Rosalie Green, 74, became ill in the days before the match and was at the Centers for Living and Rehabilitation in Bennington when MAU beat the Hawks, 50-15. Considered the "team grandmother," she has been a fixture around the wrestling program for the past two decades, missing few matches.

She texted back and forth with people in attendance Friday night for updates on how the team was doing. But it pained her to not see her great-grandson Brandon Marcoux-Schaefer wrestle his final home match as an MAU senior.

What Green would have seen was Marcoux-Schaefer winning his match 8-0, his 39th victory of the season. After the event, she told Brandon she was sorry she couldn't be at the match.
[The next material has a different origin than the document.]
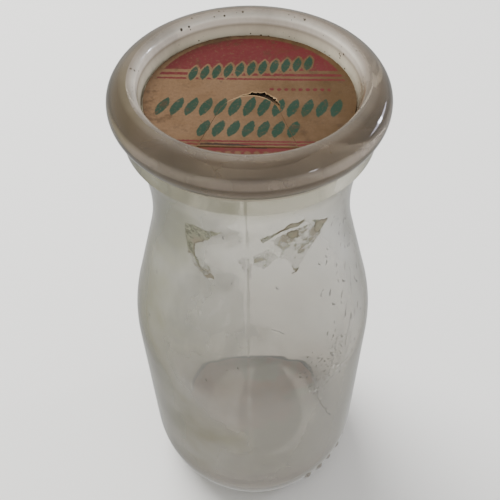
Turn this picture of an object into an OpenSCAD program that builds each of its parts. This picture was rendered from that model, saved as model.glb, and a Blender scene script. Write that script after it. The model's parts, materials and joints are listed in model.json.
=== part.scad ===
// Half-pint round milk bottle of clear pressed glass, closed by a laminated paperboard disc.
// Millimetres. The bottle stands on Z = 0 with its axis on Z; the pull tab's crease is on the -Y side.

/* [Bottle] */
// Height of the glass from the surface it stands on to the crest of the rim
bottle_h = 136; // [126:1:148]
// Outside diameter of the straight body
body_d = 60.4; // [57:0.2:64]
// Glass thickness of the body and the shoulder
wall = 2.7; // [2:0.1:3.4]
// Height at which the straight body turns into the shoulder
shoulder_h = 63; // [56:1:68]
// Radius of the shoulder's outward curve
shoulder_arc_r = 52; // [36:1:60]

/* [Base] */
// Height of the rounded heel
heel_h = 18; // [13:1:22]
// Radius of the curve that runs in from the body to the foot
heel_arc_r = 35; // [30:1:48]
// Radius of the small corner between the heel and the standing ring
foot_round = 2.4; // [1.6:0.1:3]
// Glass thickness at the middle of the bottom
base_t = 4.4; // [3.4:0.1:6]
// Outside diameter of the hollow under the bottom
push_up_d = 41; // [34:1:43]
// Depth of the hollow under the bottom
push_up = 1.2; // [0.6:0.1:1.8]
// Radius of the inside corner between the floor and the wall
floor_round = 13; // [8:0.5:15]

/* [Heel marks] */
// Raised marks on the right side of the heel
mark_count = 9; // [5:1:13]
// Angle from one mark to the next, in degrees
mark_pitch = 9; // [7:0.5:10]
// Angle of the first mark, in degrees from +X towards +Y
mark_start = -55; // [-70:1:-40]
// Height of the middle of the marks
mark_z = 8; // [7:0.5:9]
// Width of a mark
mark_w = 2.2; // [1.4:0.1:2.6]
// Length of a long mark, without its round ends
mark_len = 3; // [2:0.2:3.6]
// Length of every third, short mark, without its round ends
short_mark_len = 0.6; // [0.4:0.1:1.6]
// How far a mark stands proud of the glass
mark_proud = 0.7; // [0.4:0.1:0.8]

/* [Neck] */
// Outside diameter at the narrowest place of the neck
neck_d = 43.4; // [42.4:0.2:46]
// How far the narrowest place is below the crest of the rim
neck_drop = 28; // [25:1:32]
// Radius of the neck's inward curve
neck_arc_r = 48; // [36:1:56]
// Diameter of the throat under the cap's ledge
throat_d = 36.6; // [35:0.2:37.4]
// How far the throat runs straight down below the crest of the rim
throat_drop = 29; // [26:1:33]

/* [Rim] */
// Outside diameter of the rim's bead
bead_d = 54.8; // [53.6:0.2:57]
// Full height of the bead
bead_h = 8.5; // [8:0.1:10]
// Diameter of the crest, the highest circle of the rim
crest_d = 46.2; // [45.8:0.2:47]
// Radius of the rounding from the crest into the mouth
lip_round = 1.6; // [1.2:0.1:1.8]
// Outside diameter of the collar under the bead
collar_d = 50.8; // [49.6:0.2:51.6]
// How far the collar's lower edge is below the crest of the rim
collar_drop = 12.2; // [11:0.1:13]
// Rounding of the collar's lower edge
collar_round = 0.5; // [0.3:0.1:0.7]

/* [Cap] */
// Diameter of the paperboard disc
cap_d = 41.3; // [40.4:0.1:41.6]
// Thickness of the uncut lower ply
base_ply_t = 0.7; // [0.5:0.05:0.9]
// Thickness of the printed upper ply
face_ply_t = 0.45; // [0.35:0.05:0.6]
// How far the disc's face lies below the crest of the rim
cap_drop = 4.7; // [4.4:0.1:5.4]
// Clearance between the edge of the disc and the glass around it
seat_gap = 0.25; // [0.15:0.05:0.35]
// Rounding of the ledge's inner edge
ledge_round = 0.8; // [0.4:0.1:1]

/* [Pull tab] */
// Distance of the tab's crease from the middle of the disc
crease_offset = 15; // [13:0.5:15.5]
// Length of the tab from the crease to its tip
tab_len = 14.4; // [12:0.2:18]
// Width of the tab along the crease
tab_w = 18; // [15:0.5:20]
// Radius of the tab's round tip
tab_tip_r = 6; // [4:0.1:7]
// Cut around the tab
tab_gap = 0.2; // [0.15:0.05:0.35]
// Clearance under the tab
tab_lift = 0.05; // [0.03:0.01:0.08]

/* [Hidden] */
glass_color = [0.72, 0.73, 0.7, 0.55];
board_color = [0.66, 0.55, 0.4];
print_color = [0.72, 0.58, 0.43];
tab_color = [0.62, 0.3, 0.24];
round_fn = 128;
arc_steps = 12;
bead_steps = 30;
mark_steps = 5;

body_r = body_d/2;
bore_r = body_r - wall;
neck_r = neck_d/2;
throat_r = throat_d/2;
crest_r = crest_d/2;
collar_r = collar_d/2;
cap_r = cap_d/2;
seat_r = cap_r + seat_gap;
neck_z = bottle_h - neck_drop;
throat_z = bottle_h - throat_drop;
collar_z = bottle_h - collar_drop;
face_z = bottle_h - cap_drop;
tear_z = face_z - face_ply_t;
ledge_z = tear_z - base_ply_t;
floor_z = push_up + base_t;

// Half axes and middle of the bead's oval section
bead_half_w = bead_d/2 - crest_r;
bead_half_h = bead_h/2;
bead_z = bottle_h - bead_half_h;
// Angle at which the oval runs into the collar
bead_foot = -acos((collar_r - crest_r)/bead_half_w);

// Middle of the heel's curve, and the corner that runs from it to the standing ring
heel_cx = body_r - heel_arc_r;
foot_reach = heel_arc_r - foot_round;
foot_turn = asin((heel_h - foot_round)/foot_reach);
foot_cx = heel_cx + foot_reach*cos(foot_turn);

// Points of a circle's or an oval's arc, from angle a0 to a1
function arc(cx, cz, rx, rz, a0, a1, n) =
    [for (i = [0:n]) let (a = a0 + (a1 - a0)*i/n) [cx + rx*cos(a), cz + rz*sin(a)]];

function reversed(points) = [for (i = [len(points) - 1:-1:0]) points[i]];

// Largest share of the two radii with which an S-curve still fits a step of "step" over "rise"
function curve_share(step, rise, radii) = min(1, (step*step + rise*rise)/(2*step*radii));

// Angle from the axis of the straight stretch between the two curves of an S-curve
function lean(step, rise, radii) =
    atan2(rise, radii - step) - acos(min(1, radii/norm([radii - step, rise])));

// S-curve from the wide radius wide_r at z0 up to the narrow radius narrow_r at z1
function s_curve(wide_r, z0, narrow_r, z1, convex_r, hollow_r) =
    let (step = wide_r - narrow_r,
         rise = z1 - z0,
         share = curve_share(step, rise, convex_r + hollow_r),
         r1 = convex_r*share,
         r2 = hollow_r*share,
         turn = lean(step, rise, r1 + r2))
    concat(arc(wide_r - r1, z0, r1, r1, 0, turn, arc_steps),
           arc(narrow_r + r2, z1, r2, r2, 180 + turn, 180, arc_steps));

// Concave flare from the narrowest place of the neck up to the collar
flare_r = neck_arc_r;
flare_turn = asin((collar_z - neck_z)/flare_r);

push_up_r = push_up_d/2;
push_up_arc_r = (push_up_r*push_up_r + push_up*push_up)/(2*push_up);
push_up_turn = asin(push_up_r/push_up_arc_r);

outer_profile = concat(
    arc(0, push_up - push_up_arc_r, push_up_arc_r, push_up_arc_r, 90, 90 - push_up_turn, arc_steps),
    arc(foot_cx, foot_round, foot_round, foot_round, -90, -foot_turn, arc_steps),
    arc(heel_cx, heel_h, heel_arc_r, heel_arc_r, -foot_turn, 0, arc_steps),
    s_curve(body_r, shoulder_h, neck_r, neck_z, shoulder_arc_r, neck_arc_r),
    arc(neck_r + flare_r, neck_z, flare_r, flare_r, 180, 180 - flare_turn, arc_steps),
    arc(collar_r - collar_round, collar_z + collar_round, collar_round, collar_round, -90, 0, arc_steps),
    arc(crest_r, bead_z, bead_half_w, bead_half_h, bead_foot, 90, bead_steps));

inner_profile = concat(
    arc(0, floor_z, 0, 0, 0, 0, 1),
    arc(bore_r - floor_round, floor_z + floor_round, floor_round, floor_round, -90, 0, arc_steps),
    s_curve(bore_r, shoulder_h, throat_r, throat_z, shoulder_arc_r - wall, neck_arc_r + wall),
    arc(throat_r + ledge_round, ledge_z - ledge_round, ledge_round, ledge_round, 180, 90, arc_steps),
    [[seat_r, ledge_z]],
    arc(crest_r, bottle_h - lip_round, lip_round, lip_round, 180, 90, arc_steps));

// Outline of the tab, or with grow > 0 of the cut around it. heel_y is its edge behind the crease.
crease_y = -crease_offset;
tab_tip_y = crease_y + tab_len - tab_tip_r;
function tab_outline(grow, heel_y) =
    let (r = tab_tip_r + grow,
         half = tab_w/2 + grow,
         reach = norm([half, tab_tip_y - crease_y]),
         side = atan2(crease_y - tab_tip_y, half) + acos(r/reach))
    concat([[half, heel_y], [half, crease_y]],
           arc(0, tab_tip_y, r, r, side, 180 - side, 2*arc_steps),
           [[-half, crease_y], [-half, heel_y]]);

tab_t = face_ply_t - tab_lift;
crease_r = tab_t/2;
crease_z = face_z - crease_r;

// One raised mark on the heel, at an angle round the axis: a bar with round ends along the heel's slope
module heel_mark(around, length) {
    mark_r = mark_w/2;
    slope = asin((heel_h - mark_z)/heel_arc_r);
    reach = heel_arc_r - mark_r + mark_proud;
    rotate([0, 0, around])
    translate([heel_cx + reach*cos(slope), 0, heel_h - reach*sin(slope)])
    rotate([0, slope, 0])
        rotate_extrude($fn = 32)
            polygon(concat(arc(0, -length/2, mark_r, mark_r, -90, 0, mark_steps),
                           arc(0, length/2, mark_r, mark_r, 0, 90, mark_steps)));
}

// The pressed and blown glass: one wall from the standing ring to the rim, with the cap's ledge inside
module glass_bottle() {
    color(glass_color) {
        rotate_extrude($fn = round_fn)
            polygon(concat(outer_profile, reversed(inner_profile)));
        for (i = [0:mark_count - 1])
            heel_mark(mark_start + i*mark_pitch, i % 3 == 2 ? short_mark_len : mark_len);
    }
}

// The uncut lower ply, which seals the mouth and rests on the ledge
module cap_base_ply() {
    color(board_color)
    translate([0, 0, ledge_z])
        cylinder(h = base_ply_t, r = cap_r, $fn = round_fn);
}

// The printed upper ply, glued to the lower one except in the cut around the tab
module cap_face_ply() {
    color(print_color)
    translate([0, 0, tear_z])
    difference() {
        cylinder(h = face_ply_t, r = cap_r, $fn = round_fn);
        translate([0, 0, -face_ply_t])
            linear_extrude(height = 3*face_ply_t)
                polygon(tab_outline(tab_gap, crease_y - crease_r - tab_gap));
    }
}

// The tongue that lifts about its crease; the crease's edge is round, so that it clears the lower ply
module pull_tab() {
    color(tab_color) {
        translate([0, 0, face_z - tab_t])
            linear_extrude(height = tab_t)
                polygon(tab_outline(0, crease_y));
        translate([0, crease_y, crease_z])
        rotate([0, 90, 0])
            cylinder(h = tab_w, r = crease_r, center = true, $fn = 32);
    }
}

glass_bottle();
cap_base_ply();
cap_face_ply();
pull_tab();
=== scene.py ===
"""Half-pint milk bottle of pressed glass with a seated paperboard disc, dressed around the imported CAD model.

Everything is in metres, in the frame of the CAD model: the bottle stands on Z = 0 with its axis on Z.
"""
import json
import math
from functools import partial

import bmesh
import bpy
from mathutils import Matrix, Vector, geometry, noise


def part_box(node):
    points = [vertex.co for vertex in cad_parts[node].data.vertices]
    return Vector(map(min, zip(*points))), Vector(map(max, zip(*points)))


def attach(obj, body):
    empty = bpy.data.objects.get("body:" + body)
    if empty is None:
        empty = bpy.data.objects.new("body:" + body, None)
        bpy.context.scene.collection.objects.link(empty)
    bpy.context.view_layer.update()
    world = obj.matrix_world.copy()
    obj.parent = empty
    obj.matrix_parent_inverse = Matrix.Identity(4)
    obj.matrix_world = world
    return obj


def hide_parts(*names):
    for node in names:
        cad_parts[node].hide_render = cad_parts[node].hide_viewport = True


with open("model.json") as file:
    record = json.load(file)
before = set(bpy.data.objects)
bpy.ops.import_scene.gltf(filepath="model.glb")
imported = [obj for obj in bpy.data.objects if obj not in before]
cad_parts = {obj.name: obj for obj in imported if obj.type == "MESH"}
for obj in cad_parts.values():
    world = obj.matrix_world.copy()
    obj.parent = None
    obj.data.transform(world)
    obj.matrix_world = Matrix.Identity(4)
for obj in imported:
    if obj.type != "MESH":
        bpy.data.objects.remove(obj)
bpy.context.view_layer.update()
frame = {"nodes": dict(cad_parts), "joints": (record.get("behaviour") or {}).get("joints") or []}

MM = 0.001

# -------- sizes, from the frame

BOTTLE_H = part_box("glass_bottle")[1].z
ply_low, ply_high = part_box("cap_base_ply")
CAP_R = ply_high.x
LEDGE_Z = ply_low.z
TEAR_Z = ply_high.z
FACE_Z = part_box("cap_face_ply")[1].z
tab_low, tab_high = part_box("pull_tab")
TAB_T = tab_high.z - tab_low.z
TAB_HALF_W = tab_high.x
TAB_TIP_Y = tab_high.y
CREASE = Vector(next(joint["pos_m"] for joint in frame["joints"] if joint["name"] == "tab_hinge"))

# The tab's round tip, as in the CAD model, and the knife-thin cut around the tab
TAB_TIP_R = 6.0 * MM
TAB_SLIT = 0.06 * MM

# Raised marks on the heel, as in the CAD model; every third one is short
MARK_COUNT = 9
MARK_PITCH = 9.0
MARK_START = -55.0
MARK_Z = 8.0 * MM
MARK_R = 1.1 * MM
MARK_HALF_LEN = (1.5 * MM, 1.5 * MM, 0.3 * MM)
MARK_PROUD = 0.7 * MM

# The two halves of the body mould met in front and behind, a little off the middle
SEAM_ANGLES = (-91.0, 89.0)
SEAM_PROUD = 0.05 * MM
SEAM_HALF_W = 0.35 * MM

# Blown glass is never quite even: the wall and the skin wander by so much over this length
WALL_WANDER = 0.28 * MM
SKIN_WANDER = 0.05 * MM
WANDER_LEN = 19 * MM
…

"I told him [that] I wished I could have been there, I wish I was well enough to get down there and be down there," Green said on Wednesday while still at CLR.

"If I could have watched it somehow, from somewhere, I would have," Green said. "I wasn't up here willingly, I can tell you that."

* * *

Green has seen her share of senior nights. She started following the Mount Anthony wrestling team back in 1991. Her grandson DJ Schaefer, Brandon's father, was a junior and had only wrestled a couple of years for the Patriots.

She became a huge supporter, going to every match that season, which Schaefer finished with a sixth-place showing at the state championships -- the fourth of the current run of 24 consecutive Vermont crowns for the Patriots.

"I think she got caught by what we call the wrestling bug," said Mount Anthony coach Scott Legacy.

"Rosie got more invested his junior year," he continued. "She said, ‘I can see what this is doing for DJ's life, I want to do anything I can do to help. I want to be involved.' That's where the relationship [took] off."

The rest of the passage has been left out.